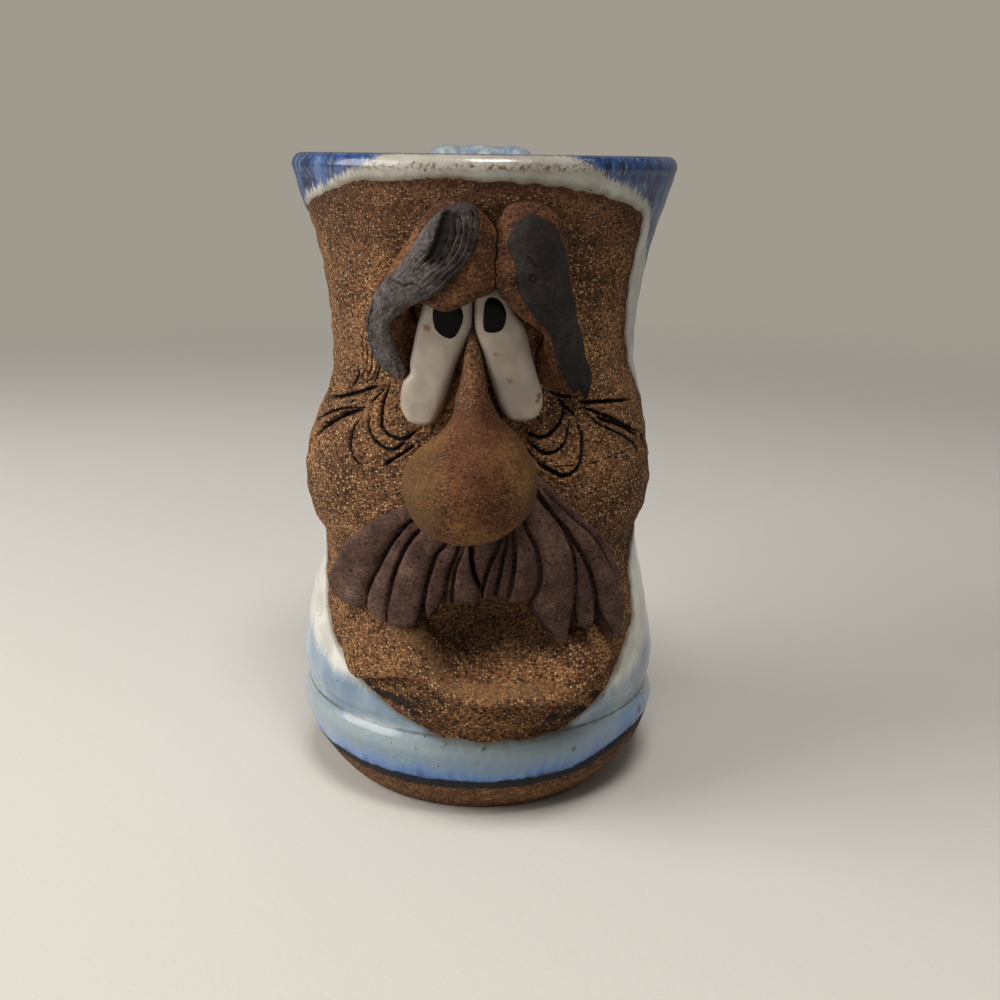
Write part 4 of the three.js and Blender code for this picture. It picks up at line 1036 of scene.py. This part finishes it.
def grogged(tree, place, clay):
    # Coarse clay: a mottled ground full of pale grains of about half a millimetre, with dark pits
    # where grains fell out. Gives its colour and its height.
    ground = addNode(tree, "TexNoise", {"Vector": place, "Scale": clay["patch"], "Detail": 3.0, "Roughness": 0.6})
    base = addNode(tree, "ValToRGB", {0: ground.outputs[0]}, stops=[(0.34, clay["dark"]), (0.5, clay["middle"]), (0.66, clay["light"])])
    pulled = addNode(tree, "Mapping", {"Vector": place, "Scale": (0.85, 0.85, 1.2)})
    fine = addNode(tree, "TexNoise", {"Vector": pulled.outputs[0], "Scale": clay["grain"] * 0.72, "Detail": 3.0, "Roughness": 0.75})
    mottle = addNode(tree, "ValToRGB", {0: fine.outputs[0]}, stops=[(0.38, 0.06), (0.5, 0.46), (0.62, 0.94)])
    colour = mixColour(tree, clay["mottle"], base.outputs[0], mottle.outputs[0], "OVERLAY")
    grains = addNode(tree, "TexVoronoi", {"Vector": pulled.outputs[0], "Scale": clay["grain"], "Randomness": 1.0})
    pick = addNode(tree, "SeparateColor", {0: grains.outputs["Color"]})
    body = stepUp(tree, grains.outputs["Distance"], 0.6, 0.32)
    pale = maths(tree, "MULTIPLY", stepUp(tree, pick.outputs[0], 1 - clay["paleShare"], 1.05 - clay["paleShare"]), body)
    tint = mixColour(tree, pick.outputs[2], clay["speck"], clay["grit"])
    colour = mixColour(tree, maths(tree, "MULTIPLY", pale, clay["paleStrength"]), colour, tint)
    pits = addNode(tree, "TexVoronoi", {"Vector": pulled.outputs[0], "Scale": clay["grain"] * 0.8, "Randomness": 1.0})
    pitPick = addNode(tree, "SeparateColor", {0: pits.outputs["Color"]})
    pit = maths(tree, "MULTIPLY", stepUp(tree, pitPick.outputs[1], 1 - clay["pitShare"], 1.06 - clay["pitShare"]),
                stepUp(tree, pits.outputs["Distance"], 0.55, 0.25))
    colour = mixColour(tree, maths(tree, "MULTIPLY", pit, 0.85), colour, clay["pit"])
    height = maths(tree, "ADD", maths(tree, "MULTIPLY", fine.outputs[0], 0.7),
                   maths(tree, "SUBTRACT", maths(tree, "MULTIPLY", pale, 0.5), maths(tree, "MULTIPLY", pit, 0.7)))
    return colour, height


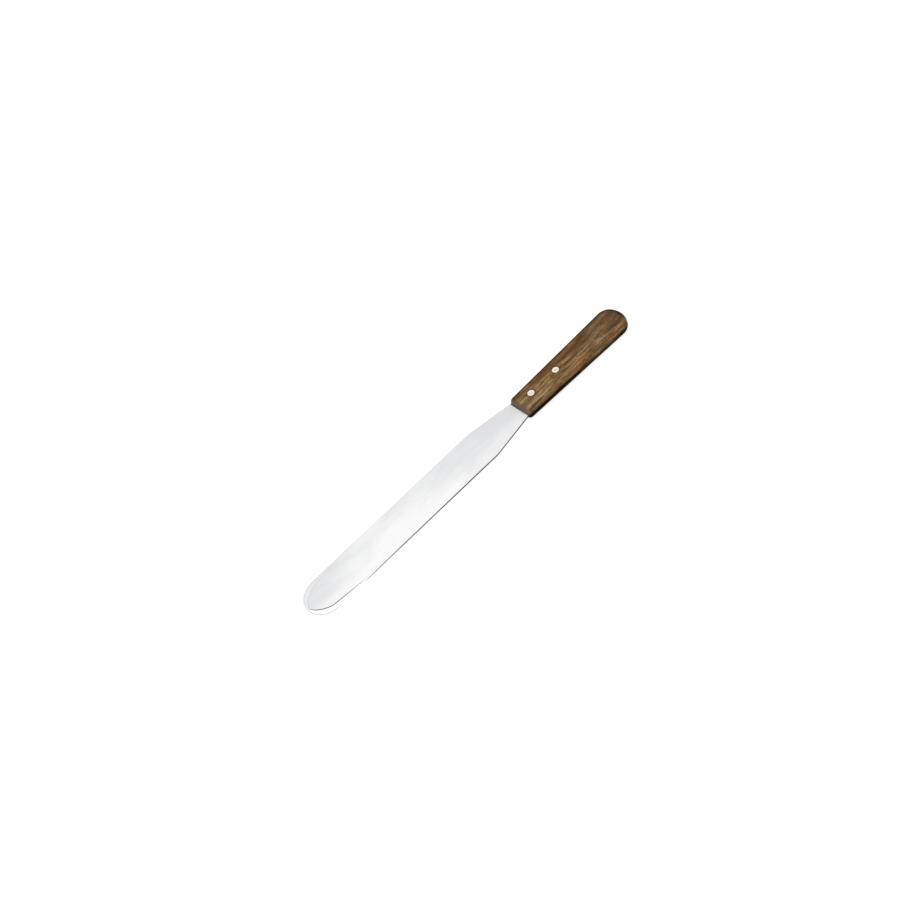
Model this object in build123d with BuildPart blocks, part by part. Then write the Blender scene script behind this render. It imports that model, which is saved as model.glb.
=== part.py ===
from build123d import *
from math import asin, cos, sqrt
import os

# Palette knife: a flexible steel blade whose half tang is riveted into a saw cut in a
# one-piece hardwood handle.
# Frame: X runs along the knife, tip at -X and butt at +X, Y across the blade, Z up.
# The origin is the middle of the knife's length and width, on the plane that the
# underside of the handle rests on.

INCH = 25.4

# Blade
blade_length = 8 * INCH
blade_width = 1.25 * INCH
shoulder_length = 36.8
shoulder_radius = 20.0
root_width = 19.0
root_thickness = 1.2
tip_thickness = 0.5

# Ground rim round the tip, on both faces
rim_length = 65.0
rim_width = 3.5
rim_apex_width = 1.6
rim_arch_radius = 1.35 * blade_width / 2
rim_edge_thickness = 0.2

# Half tang, the same piece of steel
tang_length = 48.5
tang_end_radius = 4.0
tang_hole_clearance = 0.05

# Handle
handle_length = 105.8
handle_front_width = 21.0
handle_butt_width = 26.2
butt_arc_radius = 18.0
butt_corner_radius = 10.2
handle_thickness = 7 / 16 * INCH
handle_edge_radius = 4.5
handle_front_radius = 3.0
saw_cut_length = 51.0
saw_radius = 75.0

# Cutler's rivets, each a hollow sleeve and a solid stud with a head of its own
rivet_setbacks = {"front": 13.5, "rear": 38.6}
rivet_head_diameter = 5.6
rivet_head_thickness = 1.0
rivet_head_recess = 0.12
rivet_head_chamfer = 0.15
rivet_sleeve_diameter = 3.2
rivet_stud_diameter = 2.2
rivet_end_gap = 0.5
rivet_stud_chamfer = 0.3
punch_mark_diameter = 2.4
punch_mark_depth = 0.15

# Places that follow from the sizes above
total_length = blade_length + handle_length
tip_x = -total_length / 2
butt_x = total_length / 2
front_x = tip_x + blade_length
shoulder_x = front_x - shoulder_length
rim_end_x = tip_x + rim_length
arc_start_x = tip_x + blade_width / 2
tang_end_x = front_x + tang_length
saw_cut_end_x = front_x + saw_cut_length
saw_cut_side_x = saw_cut_end_x - saw_radius * (1 - cos(asin(blade_width / 2 / saw_radius)))
middle_z = handle_thickness / 2
half_width = blade_width / 2
half_root = root_width / 2
half_front = handle_front_width / 2
half_butt = handle_butt_width / 2
butt_corner_x = butt_x - butt_arc_radius + sqrt(butt_arc_radius**2 - half_butt**2)
rivet_places = {end: front_x + setback for end, setback in rivet_setbacks.items()}
middle_plane = Plane.XY.offset(middle_z)

os.makedirs("parts", exist_ok=True)


def finish(builder, name):
    """Labels a finished piece and writes it as its own node."""
    builder.part.label = name
    export_step(builder.part, f"parts/{name}.step")


# Blade: one quarter is made, the +Y half of the upper half, and mirrored to the others.
with BuildPart() as blade:
    # The stretch behind the ground rim, with the tang, thinned from root to tip.
    with BuildSketch(middle_plane) as half_outline:
        with BuildLine():
            Polyline(
                (rim_end_x, 0),
                (tang_end_x, 0),
                (tang_end_x, half_root),
                (front_x, half_root),
                (shoulder_x, half_width),
                (rim_end_x, half_width),
                close=True,
            )
        make_face()
        fillet(half_outline.vertices().sort_by_distance((tang_end_x, half_root))[0], tang_end_radius)
        fillet(half_outline.vertices().sort_by_distance((shoulder_x, half_width))[0], shoulder_radius)
    extrude(amount=root_thickness / 2)
    with BuildSketch(Plane.XZ):
        with BuildLine():
            Polyline(
                (rim_end_x, middle_z),
                (tang_end_x, middle_z),
                (tang_end_x, middle_z + root_thickness / 2),
                (front_x, middle_z + root_thickness / 2),
                (rim_end_x, middle_z + tip_thickness / 2),
                close=True,
            )
        make_face()
    extrude(amount=-blade_width, mode=Mode.INTERSECT)

    # The half-round tip has a thin edge, and a ground rim that rises from it to a
    # pointed arch on the blade's face.
    rim_foot_plane = middle_plane.offset(rim_edge_thickness / 2)
    with BuildSketch(rim_foot_plane) as rim_foot:
        with BuildLine():
            Polyline(
                (tip_x, 0),
                (rim_end_x, 0),
                (rim_end_x, half_width),
                (arc_start_x, half_width),
            )
            RadiusArc((arc_start_x, half_width), (tip_x, 0), -half_width)
        make_face()
    with BuildSketch(middle_plane.offset(tip_thickness / 2)) as rim_top:
        with BuildLine():
            Polyline(
                (tip_x + rim_apex_width, 0),
                (rim_end_x, 0),
                (rim_end_x, half_width),
                (arc_start_x, half_width - rim_width),
            )
            RadiusArc(
                (arc_start_x, half_width - rim_width),
                (tip_x + rim_apex_width, 0),
                -rim_arch_radius,
            )
        make_face()
    loft([rim_foot.sketch.face(), rim_top.sketch.face()], ruled=True)
    extrude(rim_foot.sketch, amount=-rim_edge_thickness / 2)

    mirror(about=Plane.XZ)
    mirror(about=middle_plane)
    with Locations(*[(x, 0, middle_z) for x in rivet_places.values()]):
        Hole(radius=rivet_sleeve_diameter / 2 + tang_hole_clearance)
finish(blade, "blade")

# Handle: its straight sides run from the front to a shallow round end with well rounded
# corners. Both broad faces are rounded along the sides and the end, and the front less so.
with BuildPart() as handle:
    with BuildSketch() as handle_outline:
        with BuildLine():
            Polyline(
                (butt_corner_x, -half_butt),
                (front_x, -half_front),
                (front_x, half_front),
                (butt_corner_x, half_butt),
            )
            ThreePointArc((butt_corner_x, half_butt), (butt_x, 0), (butt_corner_x, -half_butt))
        make_face()
        fillet(handle_outline.vertices().sort_by(Axis.X)[-2:], butt_corner_radius)
    extrude(amount=handle_thickness)
    fillet(handle.faces().filter_by(Axis.Z).edges().sort_by(Axis.X)[2:], handle_edge_radius)
    fillet(handle.faces().sort_by(Axis.X)[0].edges(), handle_front_radius)

    # The saw cut for the tang, with the round bottom that a circular saw leaves.
    with BuildSketch(middle_plane):
        with BuildLine():
            Polyline(
                (saw_cut_side_x, -half_width),
                (tip_x, -half_width),
                (tip_x, half_width),
                (saw_cut_side_x, half_width),
            )
            ThreePointArc(
                (saw_cut_side_x, half_width),
                (saw_cut_end_x, 0),
                (saw_cut_side_x, -half_width),
            )
        make_face()
    extrude(amount=root_thickness / 2, both=True, mode=Mode.SUBTRACT)

    with Locations(*[(x, 0, handle_thickness) for x in rivet_places.values()]):
        Hole(radius=rivet_sleeve_diameter / 2)
    for face_plane in (Plane.XY.offset(handle_thickness), Plane.XY):
        with BuildSketch(face_plane):
            with Locations(*[(x, 0) for x in rivet_places.values()]):
                Circle(rivet_head_diameter / 2)
        extrude(amount=rivet_head_recess + rivet_head_thickness, both=True, mode=Mode.SUBTRACT)
finish(handle, "handle")

# Rivets: the sleeve's head shows in the upper face and the stud's in the lower one.
head_radius = rivet_head_diameter / 2
sleeve_radius = rivet_sleeve_diameter / 2
stud_radius = rivet_stud_diameter / 2
upper_head_z = handle_thickness - rivet_head_recess
lower_head_z = rivet_head_recess
sleeve_end_z = lower_head_z + rivet_head_thickness + rivet_end_gap
bore_end_z = upper_head_z - rivet_head_thickness
stud_end_z = bore_end_z - rivet_end_gap
mark_radius = punch_mark_diameter / 2
for end, rivet_x in rivet_places.items():
    section_plane = Plane.XZ.move(Location((rivet_x, 0, 0)))
    rivet_axis = Axis((rivet_x, 0, 0), (0, 0, 1))
    with BuildPart() as sleeve:
        with BuildSketch(section_plane):
            with BuildLine():
                Polyline(
                    (0, bore_end_z),
                    (stud_radius, bore_end_z),
                    (stud_radius, sleeve_end_z),
                    (sleeve_radius, sleeve_end_z),
                    (sleeve_radius, upper_head_z - rivet_head_thickness),
                    (head_radius, upper_head_z - rivet_head_thickness),
                    (head_radius, upper_head_z - rivet_head_chamfer),
                    (head_radius - rivet_head_chamfer, upper_head_z),
                    (mark_radius, upper_head_z),
                    (0, upper_head_z - punch_mark_depth),
                    close=True,
                )
            make_face()
        revolve(axis=rivet_axis)
    finish(sleeve, f"{end}_rivet_sleeve")

    with BuildPart() as stud:
        with BuildSketch(section_plane):
            with BuildLine():
                Polyline(
                    (0, lower_head_z + punch_mark_depth),
                    (mark_radius, lower_head_z),
                    (head_radius - rivet_head_chamfer, lower_head_z),
                    (head_radius, lower_head_z + rivet_head_chamfer),
                    (head_radius, lower_head_z + rivet_head_thickness),
                    (stud_radius, lower_head_z + rivet_head_thickness),
                    (stud_radius, stud_end_z - rivet_stud_chamfer),
                    (stud_radius - rivet_stud_chamfer, stud_end_z),
                    (0, stud_end_z),
                    close=True,
                )
            make_face()
        revolve(axis=rivet_axis)
    finish(stud, f"{end}_rivet_stud")
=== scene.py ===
from math import asin, atan2, cos, pi, radians, sin, sqrt, tan

import bmesh
import bpy
from mathutils import Matrix, Vector


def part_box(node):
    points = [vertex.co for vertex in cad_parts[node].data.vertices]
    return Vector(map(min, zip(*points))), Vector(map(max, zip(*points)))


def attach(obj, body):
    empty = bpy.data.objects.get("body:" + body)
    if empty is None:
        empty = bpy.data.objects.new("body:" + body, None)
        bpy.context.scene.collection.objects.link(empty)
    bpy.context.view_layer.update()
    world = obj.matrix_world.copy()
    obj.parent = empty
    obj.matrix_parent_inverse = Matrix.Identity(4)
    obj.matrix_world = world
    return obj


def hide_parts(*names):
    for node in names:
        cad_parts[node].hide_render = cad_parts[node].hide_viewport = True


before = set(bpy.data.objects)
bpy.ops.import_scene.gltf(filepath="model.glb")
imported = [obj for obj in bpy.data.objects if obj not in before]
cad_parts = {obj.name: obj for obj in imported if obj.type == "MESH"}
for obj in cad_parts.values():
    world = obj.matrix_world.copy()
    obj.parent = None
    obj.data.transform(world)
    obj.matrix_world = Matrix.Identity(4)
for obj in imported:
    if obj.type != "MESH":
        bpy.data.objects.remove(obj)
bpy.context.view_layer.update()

# Palette knife. Everything is in metres in the row frame: X from the tip to the butt,
# Y across the blade, Z up, with the handle's underside at z = 0.
MM = 0.001

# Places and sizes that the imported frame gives.
blade_low, blade_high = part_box("blade")
handle_low, handle_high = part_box("handle")
sleeve_low, sleeve_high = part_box("front_rivet_sleeve")
tip_x = blade_low.x
tang_end_x = blade_high.x
half_width = blade_high.y
middle_z = (blade_low.z + blade_high.z) / 2
root_thickness = blade_high.z - blade_low.z
front_x = handle_low.x
butt_x = handle_high.x
handle_height = handle_high.z
head_radius = (sleeve_high.x - sleeve_low.x) / 2

# Sizes inside the pieces, as in the design.
TIP_THICKNESS = 0.5 * MM
SHOULDER_LENGTH = 36.8 * MM
SHOULDER_RADIUS = 20 * MM
HALF_ROOT = 9.5 * MM
TANG_END_RADIUS = 4 * MM
RIM_LENGTH = 65 * MM
RIM_DROP = 0.15 * MM
HALF_FRONT = 10.5 * MM
HALF_BUTT = 13.1 * MM
BUTT_ARC_RADIUS = 18 * MM
BUTT_CORNER_RADIUS = 10.2 * MM
HANDLE_EDGE_RADIUS = 4.5 * MM
HANDLE_FRONT_RADIUS = 3 * MM
SAW_CUT_LENGTH = 51 * MM
SAW_RADIUS = 75 * MM
HEAD_THICKNESS = 1 * MM
HEAD_RECESS = 0.12 * MM
SLEEVE_RADIUS = 1.6 * MM
STUD_RADIUS = 1.1 * MM
STUD_LEAD = 0.3 * MM
TANG_HOLE_RADIUS = SLEEVE_RADIUS + 0.05 * MM
RIVETS = ("front", "rear")


# ---------------------------------------------------------------- mesh helpers

def arc(centre, radius, start, end, count):
    """count points on an arc from angle start to angle end, both included."""
    turns = [start + (end - start) * k / (count - 1) for k in range(count)]
    return [Vector((centre[0] + radius * cos(a), centre[1] + radius * sin(a))) for a in turns]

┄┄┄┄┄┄

_Prompt_.
What is the number of lines holding the word "vertices"? State it alone.

_Solution to this problem_.
4